Legal/Political/Economic/ Events Impacting US Dollar
Pressure mounts on US president to leave office before 20 January
At the time of this writing, no public statement surrounding the issue of leaving office has been issued by President Trump. Bloomberg reports mounting pressure on Vice President Mike Pence to gather the President’s cabinet and bring about Mr Trump’s removal from office by invoking the 25th Amendment of the U.S. Constitution. Speaker of the House Nancy Pelosi is expected to move on a House resolution that gives Vice President Pence 24-hours to invoke the 25th Amendment. If Mr Pence does not meet the 24-hour deadline, the House will then move to impeach the President.
Section 4 of the 25th Amendment allows the Vice-President and “a majority of either the principal officers of the executive departments or of such body as Congress may by law provide” to transmit a written declaration to the President pro tempore of the Senate and the Speaker of the House that the President is no longer fit to serve.
The U.S. Department of Labor today reported that non-farm payroll employment fell by 140,000 jobs in December 2020. The unemployment rate remained at 6.7%, the same rate as reported in December 2020. Significant losses were in the retail and hospitality sectors, according to the Labor Department. Approximately 10.7 million people are out of work.

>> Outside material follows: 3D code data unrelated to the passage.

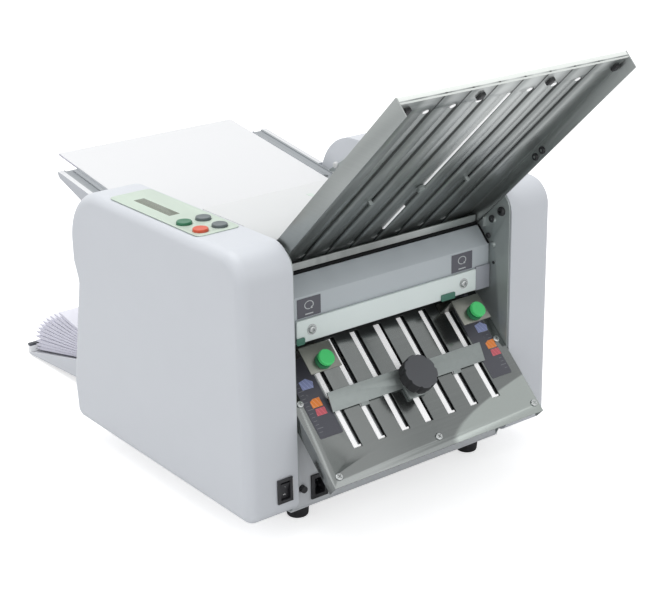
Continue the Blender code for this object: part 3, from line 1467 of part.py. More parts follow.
def inside():
    start = Vector((DELIVERY_GUIDE_START_Y, DELIVERY_GUIDE_START_Z))
    end = Vector((DELIVERY_GUIDE_END_Y, DELIVERY_GUIDE_END_Z))
    length = (end - start).length
    lean = atan2(end.y - start.y, end.x - start.x)
    guide = box(
        (-PLATE_HALF_WIDTH, 0, -DELIVERY_GUIDE_THICKNESS),
        (PLATE_HALF_WIDTH, length, 0),
    )
    make("delivery_guide", guide, steel, (0, *start), (lean, 0, 0))
    along = (FEED_ROLLER_Y - TABLE_FRONT_Y) / cos(TABLE_SLOPE)
    pad = box(
        (-PAD_WIDTH / 2, along - PAD_LENGTH / 2, -PAD_THICKNESS),
        (PAD_WIDTH / 2, along + PAD_LENGTH / 2, 0),
    )
    carrier = box(
        (-PLATE_HALF_WIDTH, along - PAD_LENGTH / 2, -2 * PAD_THICKNESS),
        (PLATE_HALF_WIDTH, along + PAD_LENGTH / 2, GAP - PAD_THICKNESS),
    )
    where = (0, TABLE_FRONT_Y, table_height(TABLE_FRONT_Y))
    make("separation_pad", pad, rubber, where, (TABLE_SLOPE, 0, 0), joins=[carrier])
    wide, deep, high = (size / 2 for size in SUPPLY_SIZE)
    supply = box(
        (SUPPLY_X - wide, SUPPLY_Y - deep, FLOOR_Z),
        (SUPPLY_X + wide, SUPPLY_Y + deep, FLOOR_Z + 2 * high),
    )
    lugs = box(
        (SUPPLY_X - wide - SUPPLY_LUG, SUPPLY_Y - SUPPLY_LUG, FLOOR_Z),
        (SUPPLY_X + wide + SUPPLY_LUG, SUPPLY_Y + SUPPLY_LUG, FLOOR_Z + BASE_THICKNESS),
    )
    make("power_supply", supply, dark_steel, joins=[lugs])
    main_board()


def main_board():
    level = -FRAME_OUTER_X - GAP - CHIP_HEIGHT
    half_y = MAIN_BOARD_LENGTH / 2
    half_z = MAIN_BOARD_HEIGHT / 2
    board = box(
        (level - BOARD_THICKNESS, MAIN_BOARD_Y - half_y, MAIN_BOARD_Z - half_z),
        (level, MAIN_BOARD_Y + half_y, MAIN_BOARD_Z + half_z),
    )
    joins = []
    for share_y, share_z, size_share in CHIP_SHARES:
        y = MAIN_BOARD_Y + share_y * MAIN_BOARD_LENGTH
        z = MAIN_BOARD_Z + share_z * MAIN_BOARD_HEIGHT
        half = size_share * MAIN_BOARD_HEIGHT / 2
        joins.append(box(
            (level - BOARD_THICKNESS - CHIP_HEIGHT, y - half, z - half),
            (level - BOARD_THICKNESS / 2, y + half, z + half),
        ))
    for side_y in (-1, 1):
        for side_z in (-1, 1):
            y = MAIN_BOARD_Y + side_y * (half_y - 2 * PILLAR_RADIUS)
            z = MAIN_BOARD_Z + side_z * (half_z - 2 * PILLAR_RADIUS)
            low = level - BOARD_THICKNESS / 2
            high = -FRAME_OUTER_X - GAP
            joins.append(rod(PILLAR_RADIUS, high - low, ((low + high) / 2, y, z), "X", segments=10))
    make("main_board", board, board_green, joins=[merged(joins)])


# Feed table

def table_height(y):
    return TABLE_FRONT_Z + (y - TABLE_FRONT_Y) * tan(TABLE_SLOPE)


def feed_table():
    """t runs up the table from its front edge, in a frame on its upper surface."""
    length = (TABLE_BACK_Y - TABLE_FRONT_Y) / cos(TABLE_SLOPE)
    where = (0, TABLE_FRONT_Y, table_height(TABLE_FRONT_Y))
    lean = (TABLE_SLOPE, 0, 0)
    sheet = box((-PLATE_HALF_WIDTH, 0, -TABLE_THICKNESS), (PLATE_HALF_WIDTH, length, 0))
    skirt_start = (TABLE_SKIRT_START_Y - TABLE_FRONT_Y) / cos(TABLE_SLOPE)
    profile = [
        (skirt_start, TABLE_RIM),
        (skirt_start, -TABLE_SKIRT),
        (length - TABLE_NOSE, -1.6 * TABLE_NOSE),
        (length - 0.2 * TABLE_NOSE, -TABLE_NOSE),
        (length + 0.4 * TABLE_NOSE, -0.2 * TABLE_NOSE),
        (length + 0.3 * TABLE_NOSE, TABLE_RIM / 2),
        (length - 0.2 * TABLE_NOSE, TABLE_RIM),
    ]
    rim_start = PLATE_HALF_WIDTH - RIM_THICKNESS
    rim_end = PLATE_HALF_WIDTH + TABLE_RIM_REACH
    joins = []
    for side in (-1, 1):
        joins.append(side_view(outline(profile, RIM_THICKNESS), side * (rim_end - RIM_THICKNESS / 2)))
        low_x, high_x = sorted((side * rim_start, side * (rim_end - RIM_THICKNESS / 2)))
        joins.append(box((low_x, skirt_start, -TABLE_THICKNESS), (high_x, length, TABLE_RIM)))
        low_x, high_x = sorted((side * rim_start, side * PLATE_HALF_WIDTH))
        joins.append(box((low_x, 0, -TABLE_THICKNESS / 2), (high_x, skirt_start + RIM_THICKNESS, TABLE_RIM)))
    make("feed_table", sheet, dark_paint, where, lean, joins=joins)
    fence_start = length - FENCE_BACK - FENCE_LENGTH
    for name, side in (("feed_guide_left", -1), ("feed_guide_right", 1)):
        inner = side * (PAPER_WIDTH / 2 + RUNNING_GAP)
        wall_x = sorted((inner, inner + side * FENCE_THICKNESS))
        foot_x = sorted((inner, inner + side * FENCE_FOOT))
        fence_end = fence_start + FENCE_LENGTH
        wall = box((wall_x[0], fence_start, GAP), (wall_x[1], fence_end, FENCE_HEIGHT))
        foot = box((foot_x[0], fence_start, GAP), (foot_x[1], fence_end, GAP + FENCE_THICKNESS))
        make(name, wall, steel, where, lean, joins=[foot])
    back = length + PAPER_BACK_OVERHANG
    stack = box(
        (-PAPER_WIDTH / 2, back - PAPER_LENGTH, GAP),
        (PAPER_WIDTH / 2, back, GAP + PAPER_THICKNESS),
    )
    make("paper_stack", stack, paper, where, lean)


# Delivery tray

def delivery_tray():
    start = TRAY_START_Y
    tip = TRAY_TIP_Y
    run = tip - start
    low = TRAY_TIP_Z + run * tan(TRAY_UNDER_SLOPE)
    high = TRAY_TIP_Z + TRAY_RIM + run * tan(TRAY_SLOPE)
    cheek = [
        (start, low),
        (tip, TRAY_TIP_Z),
        (tip, TRAY_TIP_Z + TRAY_TIP_RIM),
        (start, high),
    ]
    floor = [
        (start, high - TRAY_RIM - TRAY_WALL),
        (tip, TRAY_TIP_Z),
        (tip, TRAY_TIP_Z + TRAY_WALL),
        (start, high - TRAY_RIM),
    ]
    joins = []
    for side in (-1, 1):
        joins.append(side_view(outline(cheek, TRAY_WALL), side * (TRAY_HALF_WIDTH - TRAY_WALL / 2)))
        centre = side * TRAY_HOOK_SHARE * TRAY_HALF_WIDTH
        joins.append(box(
            (centre - TRAY_HOOK_WIDTH / 2, FRAME_DEPTH + GAP, high - TRAY_RIM - TRAY_HOOK_HEIGHT),
            (centre + TRAY_HOOK_WIDTH / 2, start + TRAY_HOOK_LENGTH, high - TRAY_RIM - TRAY_WALL / 2),
        ))
    joins.append(box(
        (-TRAY_HALF_WIDTH + GAP, tip - TRAY_WALL, TRAY_TIP_Z + GAP),
        (TRAY_HALF_WIDTH - GAP, tip + TRAY_STOP_THICKNESS, TRAY_TIP_Z + TRAY_STOP_HEIGHT),
    ))
    sheet = side_view(outline(floor, 2 * TRAY_HALF_WIDTH - TRAY_WALL), 0)
    make("delivery_tray", sheet, tray_grey, joins=joins)
    folded_sheets(run)


def tray_surface(share, run):
    """Height of the tray's upper face at a share of its length."""
    return TRAY_TIP_Z + (1 - share) * run * tan(TRAY_SLOPE) + share * TRAY_WALL


def folded_sheets(run):
    """The fan of folded sheets as one solid, its outline going in between one sheet's edge and the next."""
    start_z = tray_surface(FAN_START_SHARE, run) + GAP
    points = [(FAN_START_SHARE * run, start_z)]
    last = FAN_TIP_SHARES[-1][0]
    points.append((last * run, tray_surface(last, run) + GAP))
    for along, up in reversed(FAN_TIP_SHARES):
        tip = (along * run, TRAY_TIP_Z + up * FAN_HEIGHT)
        points.append(tip)
        points.append((tip[0] - FAN_NOTCH, tip[1] + FAN_SHEET))
    points[-1] = (tip[0] - FAN_NOTCH, tip[1] + FAN_SHEET / 3)
    points.append((FAN_START_SHARE * run, start_z + FAN_PACK))
    points = [(y + TRAY_START_Y, z) for y, z in points]
    make("folded_sheets", side_view(outline(points, PAPER_WIDTH), 0), paper)


clear_scene()
parts = collection(PARTS)
cutters = collection(CUTTERS)
machine = empty("machine_origin", (0, -CENTRE_Y, 0))

white_plastic = finish("white_plastic", (0.74, 0.75, 0.77), 0.45)
steel = finish("galvanised_steel", (0.45, 0.47, 0.46), 0.35, 0.8)
bright_steel = finish("bright_steel", (0.72, 0.73, 0.74), 0.25, 1.0)
dark_steel = finish("dark_steel", (0.12, 0.12, 0.13), 0.5, 0.3)
light_paint = finish("light_paint", (0.60, 0.62, 0.64), 0.5)
grey_paint = finish("grey_paint", (0.36, 0.38, 0.39), 0.5)
dark_paint = finish("dark_paint", (0.26, 0.27, 0.28), 0.5)
tray_grey = finish("tray_grey", (0.60, 0.61, 0.61), 0.5)
ivory = finish("ivory", (0.72, 0.76, 0.72), 0.5)
rubber = finish("rubber", (0.02, 0.02, 0.02), 0.8)
rubber_roller = finish("rubber_roller", (0.10, 0.10, 0.11), 0.7)
black_plastic = finish("black_plastic", (0.02, 0.02, 0.025), 0.4)
dark_plastic = finish("dark_plastic", (0.09, 0.09, 0.11), 0.5)
label_green = finish("label_green", (0.66, 0.76, 0.66), 0.5)
board_green = finish("board_green", (0.03, 0.16, 0.07), 0.5)
button_green = finish("button_green", (0.03, 0.50, 0.13), 0.4)
button_grey = finish("button_grey", (0.10, 0.12, 0.12), 0.4)
button_red = finish("button_red", (0.70, 0.10, 0.06), 0.4)
nylon = finish("nylon", (0.78, 0.76, 0.68), 0.5)
paper = finish("paper", (0.88, 0.88, 0.88), 0.8)

cover("left_cover", -1)
cover("right_cover", 1)
frame("side_frame_left", -1)
frame("side_frame_right", 1)
base()
tie_rod()
inlet()
power_switch()
control_panel()
lower_plate()
upper_plate()
front_cover()
top_cover()
rollers()
drive()
inside()
feed_table()
delivery_tray()
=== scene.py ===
import json
from math import atan2, cos, hypot, pi, radians, sin, tan

import bmesh
import bpy
from mathutils import Matrix, Vector

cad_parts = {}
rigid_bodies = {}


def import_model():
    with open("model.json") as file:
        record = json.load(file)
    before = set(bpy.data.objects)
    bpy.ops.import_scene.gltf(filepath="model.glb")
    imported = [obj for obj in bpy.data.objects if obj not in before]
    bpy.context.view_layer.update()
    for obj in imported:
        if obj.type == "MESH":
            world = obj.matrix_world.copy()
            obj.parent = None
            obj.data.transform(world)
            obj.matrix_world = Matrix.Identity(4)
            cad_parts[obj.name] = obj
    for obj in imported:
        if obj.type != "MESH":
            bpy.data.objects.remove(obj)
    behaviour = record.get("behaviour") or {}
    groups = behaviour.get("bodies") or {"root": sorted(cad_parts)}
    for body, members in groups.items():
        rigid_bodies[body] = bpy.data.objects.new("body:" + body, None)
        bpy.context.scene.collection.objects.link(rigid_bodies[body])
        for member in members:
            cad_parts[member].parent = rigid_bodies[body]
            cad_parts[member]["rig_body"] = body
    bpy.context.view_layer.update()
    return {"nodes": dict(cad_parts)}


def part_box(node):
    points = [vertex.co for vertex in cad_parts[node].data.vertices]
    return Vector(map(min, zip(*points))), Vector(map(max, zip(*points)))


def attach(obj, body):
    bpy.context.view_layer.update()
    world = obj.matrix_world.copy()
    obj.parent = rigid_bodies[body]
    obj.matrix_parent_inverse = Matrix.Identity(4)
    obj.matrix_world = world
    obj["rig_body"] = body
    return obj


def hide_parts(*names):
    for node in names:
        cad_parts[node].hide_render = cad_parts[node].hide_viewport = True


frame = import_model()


# Side covers. Two mirrored mouldings in pale lilac-grey plastic, open towards the steel frame except for
# the closed wall of the rear ear. All their corners are soft; the left one has holes for the panel's
# buttons, for its display and for the power switch.

class Wire:
    """A value on its way through a material. Plain arithmetic on it adds the Math nodes."""

    def __init__(self, finish, socket):
        self.finish = finish
        self.socket = socket

    def maths(self, operation, first, second=None):
        sockets = {0: first} if second is None else {0: first, 1: second}
        return self.finish.node("ShaderNodeMath", {"operation": operation}, sockets)

    def __add__(self, other):
        return self.maths("ADD", self, other)

    def __sub__(self, other):
        return self.maths("SUBTRACT", self, other)

    def __rsub__(self, other):
        return self.maths("SUBTRACT", other, self)

    def __mul__(self, other):
        return self.maths("MULTIPLY", self, other)

    def __truediv__(self, other):
        return self.maths("DIVIDE", self, other)

    def __mod__(self, other):
        return self.maths("FLOORED_MODULO", self, other)

    def __gt__(self, other):
        return self.maths("GREATER_THAN", self, other)

    def __lt__(self, other):
        return self.maths("LESS_THAN", self, other)

    def __abs__(self):
        return self.maths("ABSOLUTE", self)

    __radd__ = __add__
    __rmul__ = __mul__


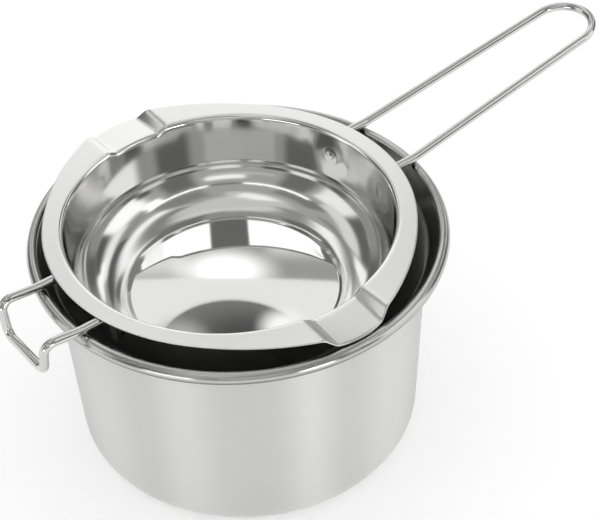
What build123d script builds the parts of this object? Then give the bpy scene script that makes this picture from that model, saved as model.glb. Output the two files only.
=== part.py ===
from build123d import *

import os
from math import atan2, cos, radians, sin, sqrt, tan

# Double boiler: a saucepan body, and a spouted melting bowl that hangs in its mouth by two
# bent wires, a long looped handle and a short rest hook, each welded under the bowl's flange.
# Origin at the middle of the pot's base, +Z up. The long handle points to +X, the hook to -X
# and the two pouring spouts to +Y and -Y. All lengths are in millimetres, angles in degrees.

# Pot: one drawn sheet, with its edge flared and curled into a bead
pot_sheet = 0.6
pot_height = 105.1
pot_wall_radius = 80.15
pot_wall_taper = 4.75
pot_corner_radius = 11.5
flare_length = 8.8
flare_angle = 30.0
flare_bend_radius = 8.0
bead_radius = 3.2
bead_turn_angle = 285.0

# Bowl: one pressed sheet with a flat flange and two pouring spouts, a little narrower over its
# flange than the pot's wall
insert_sheet = 0.6
flange_inset = 0.65
flange_width = 8.8
mouth_round = 2.0
bowl_depth = 40.0
bowl_corner_radius = 23.2
bowl_heel_radius = 14.0
bowl_heel_angle = 60.0
bowl_draft_angle = 5.0
ear_start_angle = 35.0
ear_overhang = 6.6
spout_overhang = 10.6
spout_width = 31.4
spout_floor_width = 22.0
spout_depth = 4.0
fold_radius = 1.6

# Where the bowl sits: its wires lie on the bead, a little off the pot's own middle
insert_shift_x = -1.4
insert_shift_y = 3.7
seat_gap = 0.3
flange_gap = 0.1

# Wires: round stainless rod, bent cold
wire_diameter = 4.0
wire_bend_radius = 4.6
wire_set_radius = 14.0
weld_leg_length = 13.0
weld_gap = 0.1
handle_root_half_width = 17.0
handle_bow_radius = 14.3
handle_length = 118.4
handle_rise_angle = 8.4
hook_root_half_width = 16.7
hook_end_half_width = 14.0
hook_length = 17.6
hook_rise_angle = 7.0
hook_drop = 15.9
hook_bend_radius = 4.8

# Welds: a nugget where each leg meets the bowl's wall
weld_radius = 2.6
weld_height = 9.0

# How far every cut and trimming block runs past the faces that it cuts
overrun = 20.0

# Sizes that follow from the ones above
pot_foot_radius = pot_wall_radius - pot_wall_taper
flange_radius = pot_wall_radius - flange_inset
bowl_mouth_radius = flange_radius - flange_width
wire_radius = wire_diameter / 2
leg_height = pot_height + seat_gap + wire_radius
flange_top = leg_height + wire_radius + flange_gap + insert_sheet
bead_line_radius = bead_radius - pot_sheet / 2
bead_centre_height = pot_height - bead_radius
bead_start_height = bead_centre_height + bead_line_radius * sin(radians(flare_angle))
flare_start_height = bead_start_height - flare_length * cos(radians(flare_angle))
bead_start_radius = pot_wall_radius - pot_sheet / 2 + flare_length * sin(radians(flare_angle))
bead_centre_radius = bead_start_radius + bead_line_radius * cos(radians(flare_angle))
insert_origin = Vector(insert_shift_x, insert_shift_y, flange_top)


def bead_point(angle):
    """A point of the sheet's middle line on the pot's bead, in the plane of radius and height."""
    along = bead_line_radius * cos(radians(angle))
    up = bead_line_radius * sin(radians(angle))
    return (bead_centre_radius + along, bead_centre_height + up)


# Pot shell: the sheet's middle line from the axis out to the curled edge, thickened and turned
bead_start_angle = 180.0 - flare_angle
foot_height = pot_sheet / 2
foot_line_radius = pot_foot_radius - pot_sheet / 2
with BuildPart() as pot_shell:
    with BuildSketch(Plane.XZ):
        with BuildLine():
            FilletPolyline(
                (0, foot_height),
                (foot_line_radius, foot_height),
                (pot_wall_radius - pot_sheet / 2, flare_start_height),
                bead_point(bead_start_angle),
                radius=[pot_corner_radius - pot_sheet / 2, flare_bend_radius],
            )
            CenterArc(
                (bead_centre_radius, bead_centre_height),
                bead_line_radius,
                bead_start_angle,
                -bead_turn_angle,
            )
        trace(line_width=pot_sheet)
    revolve(axis=Axis.Z)


# The bowl's corner is a wide arc up from the floor and a tighter one, the heel, into the wall.
# These centres make the straight wall tangent to the mouth's bend and to the heel.
lean = radians(bowl_draft_angle)
heel = radians(bowl_heel_angle)
mouth_centre = (bowl_mouth_radius + mouth_round, -mouth_round)
corner_height = bowl_corner_radius - bowl_depth
heel_height = corner_height - (bowl_corner_radius - bowl_heel_radius) * cos(heel)
heel_room = mouth_round + bowl_heel_radius - (heel_height + mouth_round) * sin(lean)
heel_centre = (mouth_centre[0] - heel_room / cos(lean), heel_height)
bowl_floor_radius = heel_centre[0] - (bowl_corner_radius - bowl_heel_radius) * sin(heel)
corner_centre = (bowl_floor_radius, corner_height)


def draw_bowl_face(depth, rim_radius):
    """Draw one face of the bowl's sheet in from the rim to the axis, and give its two ends.

    depth is 0 for the face that holds the food, and one sheet for the face under it.
    """
    mouth_bend = mouth_round - depth
    heel_bend = bowl_heel_radius + depth
    corner_bend = bowl_corner_radius + depth
    wall_top = (mouth_centre[0] - mouth_bend * cos(lean), mouth_centre[1] + mouth_bend * sin(lean))
    wall_foot = (heel_centre[0] + heel_bend * cos(lean), heel_centre[1] - heel_bend * sin(lean))
    rim = (rim_radius, -depth)
    floor = (0, -bowl_depth - depth)
    Line(rim, (mouth_centre[0], -depth))
    CenterArc(mouth_centre, mouth_bend, 90, 90 - bowl_draft_angle)
    Line(wall_top, wall_foot)
    heel_turn = 90 - bowl_heel_angle - bowl_draft_angle
    CenterArc(heel_centre, heel_bend, -bowl_draft_angle, -heel_turn)
    CenterArc(corner_centre, corner_bend, bowl_heel_angle - 90, -bowl_heel_angle)
    Line((bowl_floor_radius, floor[1]), floor)
    return rim, floor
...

This morning I decided to take a look at how the U.S. dollar is faring this week against the Ghanaian, Nigerian, and Kenyan currencies in comparison to the Swiss franc, Chinese yuan (offshore), and the British pound. In my opinion the United States hasn’t demonstrated that it wants to be a significant trading partner with the African continent, but with a new administration and China’s well documented economic forays on the Continent, that may change.